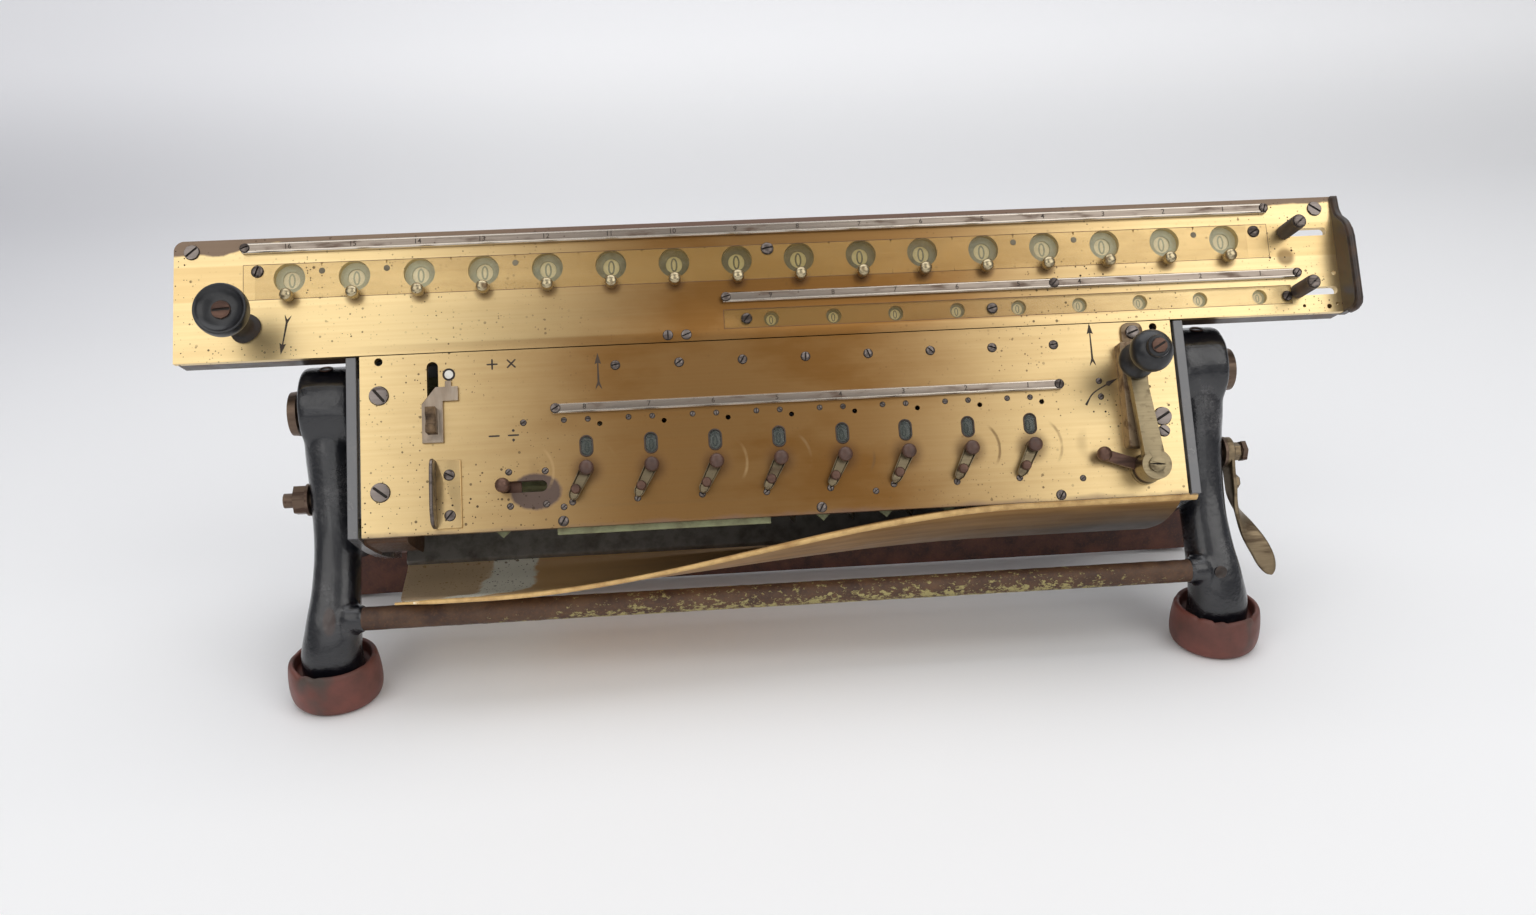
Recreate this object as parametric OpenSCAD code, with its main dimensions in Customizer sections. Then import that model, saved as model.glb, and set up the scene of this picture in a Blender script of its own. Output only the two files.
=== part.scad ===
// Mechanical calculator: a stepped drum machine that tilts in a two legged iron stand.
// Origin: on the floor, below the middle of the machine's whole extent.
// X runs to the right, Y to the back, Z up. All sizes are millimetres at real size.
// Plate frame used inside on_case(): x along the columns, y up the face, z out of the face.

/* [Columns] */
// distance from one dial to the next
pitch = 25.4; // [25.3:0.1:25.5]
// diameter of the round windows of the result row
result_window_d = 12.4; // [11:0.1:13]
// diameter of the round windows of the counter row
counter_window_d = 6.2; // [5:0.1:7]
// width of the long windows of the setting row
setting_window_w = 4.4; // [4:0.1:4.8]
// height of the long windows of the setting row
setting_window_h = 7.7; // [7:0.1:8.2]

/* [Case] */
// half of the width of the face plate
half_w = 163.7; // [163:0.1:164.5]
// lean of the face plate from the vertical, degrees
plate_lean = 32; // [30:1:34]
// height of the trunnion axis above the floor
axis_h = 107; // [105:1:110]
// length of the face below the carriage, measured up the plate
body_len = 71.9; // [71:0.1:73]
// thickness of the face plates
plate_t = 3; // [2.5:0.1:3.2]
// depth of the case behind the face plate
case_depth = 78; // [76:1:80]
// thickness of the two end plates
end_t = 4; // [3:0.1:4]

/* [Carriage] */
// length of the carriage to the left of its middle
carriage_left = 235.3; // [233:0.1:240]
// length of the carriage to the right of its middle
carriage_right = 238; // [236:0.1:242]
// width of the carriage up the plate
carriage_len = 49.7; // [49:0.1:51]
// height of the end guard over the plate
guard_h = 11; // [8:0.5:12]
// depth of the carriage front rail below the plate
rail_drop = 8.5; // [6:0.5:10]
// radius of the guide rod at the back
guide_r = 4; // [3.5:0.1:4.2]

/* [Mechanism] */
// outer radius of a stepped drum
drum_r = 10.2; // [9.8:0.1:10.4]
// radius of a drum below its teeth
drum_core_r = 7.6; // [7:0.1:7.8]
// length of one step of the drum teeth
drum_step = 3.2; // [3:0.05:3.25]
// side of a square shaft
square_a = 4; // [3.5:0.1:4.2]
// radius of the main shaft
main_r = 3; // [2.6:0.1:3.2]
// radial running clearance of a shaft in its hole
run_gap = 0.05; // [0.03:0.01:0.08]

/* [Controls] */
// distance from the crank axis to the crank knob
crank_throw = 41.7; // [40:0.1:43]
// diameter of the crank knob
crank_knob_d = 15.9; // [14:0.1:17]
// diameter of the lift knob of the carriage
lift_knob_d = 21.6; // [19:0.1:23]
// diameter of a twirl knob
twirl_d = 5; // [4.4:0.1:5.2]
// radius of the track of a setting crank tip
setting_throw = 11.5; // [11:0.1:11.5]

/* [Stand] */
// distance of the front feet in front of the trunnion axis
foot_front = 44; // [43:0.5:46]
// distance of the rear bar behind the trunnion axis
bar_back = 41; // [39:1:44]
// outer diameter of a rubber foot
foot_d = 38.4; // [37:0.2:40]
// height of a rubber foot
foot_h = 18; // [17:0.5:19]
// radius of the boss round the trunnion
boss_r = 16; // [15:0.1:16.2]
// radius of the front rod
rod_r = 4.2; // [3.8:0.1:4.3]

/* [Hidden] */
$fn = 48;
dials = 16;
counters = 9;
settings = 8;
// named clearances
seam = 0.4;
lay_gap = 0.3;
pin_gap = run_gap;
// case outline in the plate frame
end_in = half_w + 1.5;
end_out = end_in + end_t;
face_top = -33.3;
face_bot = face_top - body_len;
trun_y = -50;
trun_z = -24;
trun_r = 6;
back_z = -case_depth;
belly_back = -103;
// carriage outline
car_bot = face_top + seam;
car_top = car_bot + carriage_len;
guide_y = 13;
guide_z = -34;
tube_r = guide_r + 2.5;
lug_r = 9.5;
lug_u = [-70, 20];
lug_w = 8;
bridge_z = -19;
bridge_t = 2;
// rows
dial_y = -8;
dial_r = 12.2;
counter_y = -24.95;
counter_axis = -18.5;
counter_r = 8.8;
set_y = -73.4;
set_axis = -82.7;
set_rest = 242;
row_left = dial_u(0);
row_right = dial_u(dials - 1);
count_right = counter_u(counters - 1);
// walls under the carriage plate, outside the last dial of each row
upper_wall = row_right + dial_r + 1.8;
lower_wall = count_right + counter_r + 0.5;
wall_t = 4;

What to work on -
Return the listing above word for word.

Solved exercise -
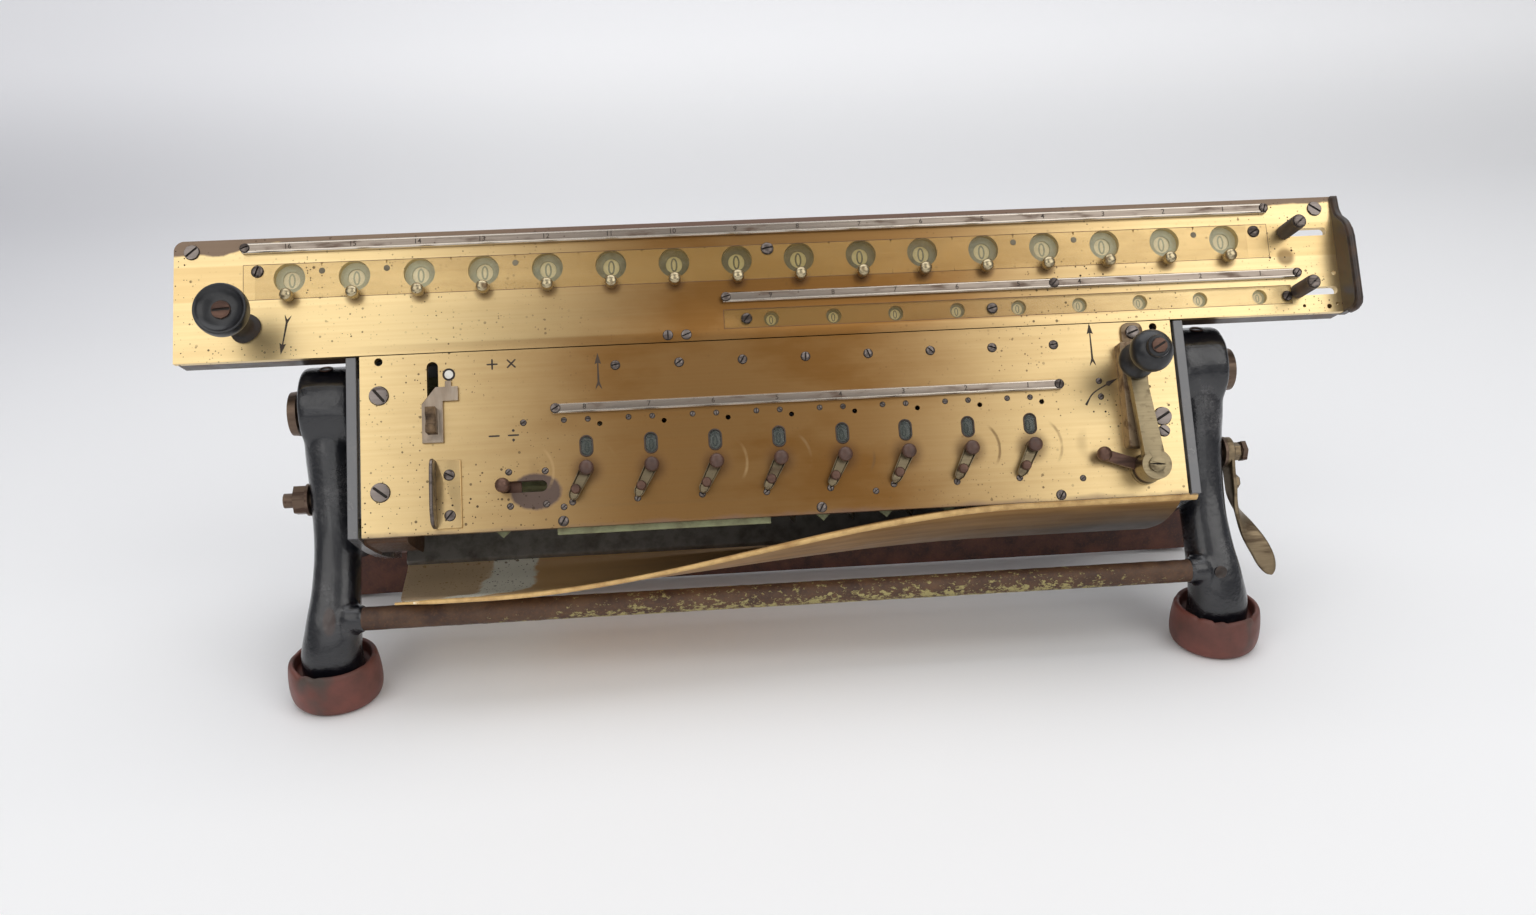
Recreate this object as parametric OpenSCAD code, with its main dimensions in Customizer sections. Then import that model, saved as model.glb, and set up the scene of this picture in a Blender script of its own. Output only the two files.
=== part.scad ===
// Mechanical calculator: a stepped drum machine that tilts in a two legged iron stand.
// Origin: on the floor, below the middle of the machine's whole extent.
// X runs to the right, Y to the back, Z up. All sizes are millimetres at real size.
// Plate frame used inside on_case(): x along the columns, y up the face, z out of the face.

/* [Columns] */
// distance from one dial to the next
pitch = 25.4; // [25.3:0.1:25.5]
// diameter of the round windows of the result row
result_window_d = 12.4; // [11:0.1:13]
// diameter of the round windows of the counter row
counter_window_d = 6.2; // [5:0.1:7]
// width of the long windows of the setting row
setting_window_w = 4.4; // [4:0.1:4.8]
// height of the long windows of the setting row
setting_window_h = 7.7; // [7:0.1:8.2]

/* [Case] */
// half of the width of the face plate
half_w = 163.7; // [163:0.1:164.5]
// lean of the face plate from the vertical, degrees
plate_lean = 32; // [30:1:34]
// height of the trunnion axis above the floor
axis_h = 107; // [105:1:110]
// length of the face below the carriage, measured up the plate
body_len = 71.9; // [71:0.1:73]
// thickness of the face plates
plate_t = 3; // [2.5:0.1:3.2]
// depth of the case behind the face plate
case_depth = 78; // [76:1:80]
// thickness of the two end plates
end_t = 4; // [3:0.1:4]

/* [Carriage] */
// length of the carriage to the left of its middle
carriage_left = 235.3; // [233:0.1:240]
// length of the carriage to the right of its middle
carriage_right = 238; // [236:0.1:242]
// width of the carriage up the plate
carriage_len = 49.7; // [49:0.1:51]
// height of the end guard over the plate
guard_h = 11; // [8:0.5:12]
// depth of the carriage front rail below the plate
rail_drop = 8.5; // [6:0.5:10]
// radius of the guide rod at the back
guide_r = 4; // [3.5:0.1:4.2]

/* [Mechanism] */
// outer radius of a stepped drum
drum_r = 10.2; // [9.8:0.1:10.4]
// radius of a drum below its teeth
drum_core_r = 7.6; // [7:0.1:7.8]
// length of one step of the drum teeth
drum_step = 3.2; // [3:0.05:3.25]
// side of a square shaft
square_a = 4; // [3.5:0.1:4.2]
// radius of the main shaft
main_r = 3; // [2.6:0.1:3.2]
// radial running clearance of a shaft in its hole
run_gap = 0.05; // [0.03:0.01:0.08]

/* [Controls] */
// distance from the crank axis to the crank knob
crank_throw = 41.7; // [40:0.1:43]
// diameter of the crank knob
crank_knob_d = 15.9; // [14:0.1:17]
// diameter of the lift knob of the carriage
lift_knob_d = 21.6; // [19:0.1:23]
// diameter of a twirl knob
twirl_d = 5; // [4.4:0.1:5.2]
// radius of the track of a setting crank tip
setting_throw = 11.5; // [11:0.1:11.5]

/* [Stand] */
// distance of the front feet in front of the trunnion axis
foot_front = 44; // [43:0.5:46]
// distance of the rear bar behind the trunnion axis
bar_back = 41; // [39:1:44]
// outer diameter of a rubber foot
foot_d = 38.4; // [37:0.2:40]
// height of a rubber foot
foot_h = 18; // [17:0.5:19]
// radius of the boss round the trunnion
boss_r = 16; // [15:0.1:16.2]
// radius of the front rod
rod_r = 4.2; // [3.8:0.1:4.3]

/* [Hidden] */
$fn = 48;
dials = 16;
counters = 9;
settings = 8;
// named clearances
seam = 0.4;
lay_gap = 0.3;
pin_gap = run_gap;
// case outline in the plate frame
end_in = half_w + 1.5;
end_out = end_in + end_t;
face_top = -33.3;
face_bot = face_top - body_len;
trun_y = -50;
trun_z = -24;
trun_r = 6;
back_z = -case_depth;
belly_back = -103;
// carriage outline
car_bot = face_top + seam;
car_top = car_bot + carriage_len;
guide_y = 13;
guide_z = -34;
tube_r = guide_r + 2.5;
lug_r = 9.5;
lug_u = [-70, 20];
lug_w = 8;
bridge_z = -19;
bridge_t = 2;
// rows
dial_y = -8;
dial_r = 12.2;
counter_y = -24.95;
counter_axis = -18.5;
counter_r = 8.8;
set_y = -73.4;
set_axis = -82.7;
set_rest = 242;
row_left = dial_u(0);
row_right = dial_u(dials - 1);
count_right = counter_u(counters - 1);
// walls under the carriage plate, outside the last dial of each row
upper_wall = row_right + dial_r + 1.8;
lower_wall = count_right + counter_r + 0.5;
wall_t = 4;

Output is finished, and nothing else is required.